3. Fix unallocated space

It is possible that the drive hasn’t been formatted and no volumes have been created on it. It is simply unallocated space. You will need to set the drive up.

A drive that is all unallocated space will not have any files on it so you don’t have to worry about losing data that was never there.

  1. Use the Win+R keyboard shortcut to open the run box.
  2. In the run box, enter diskmgmt.msc, and tap Enter.
  3. Right-click the storage bar of the disk and select Create simple volume.
  4. Select a name, size, drive letter etc, and allow Windows 10 to create the volume.
  5. The drive will show up in File Explorer.

4. Update disk drivers

This solution works if your hard drive appears in Device Manager and it’s an external drive.

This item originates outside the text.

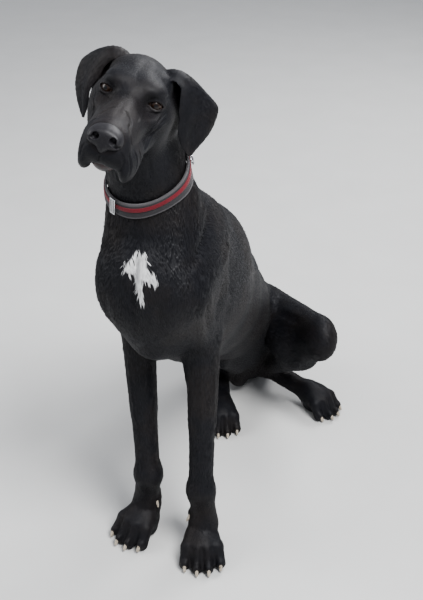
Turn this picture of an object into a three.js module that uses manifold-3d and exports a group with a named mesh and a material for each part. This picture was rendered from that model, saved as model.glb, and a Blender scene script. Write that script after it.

You can try the same fix for an internal drive but it may not be effective.

  1. Open Device Manager.
  2. Expand disks.
  3. Right-click the disk and select Update drivers.
  4. Select ‘Search automatically for drivers’ and install any driver updates that are available.
  5. Disconnect and reconnect the drive again.


The one persistent problem with technology is that it ages. A hard drive will at some point fail and if you do not watch out for the signs, you may end up losing data. If you have old HDDs, it’s a good idea to check them often for failure and to back up data.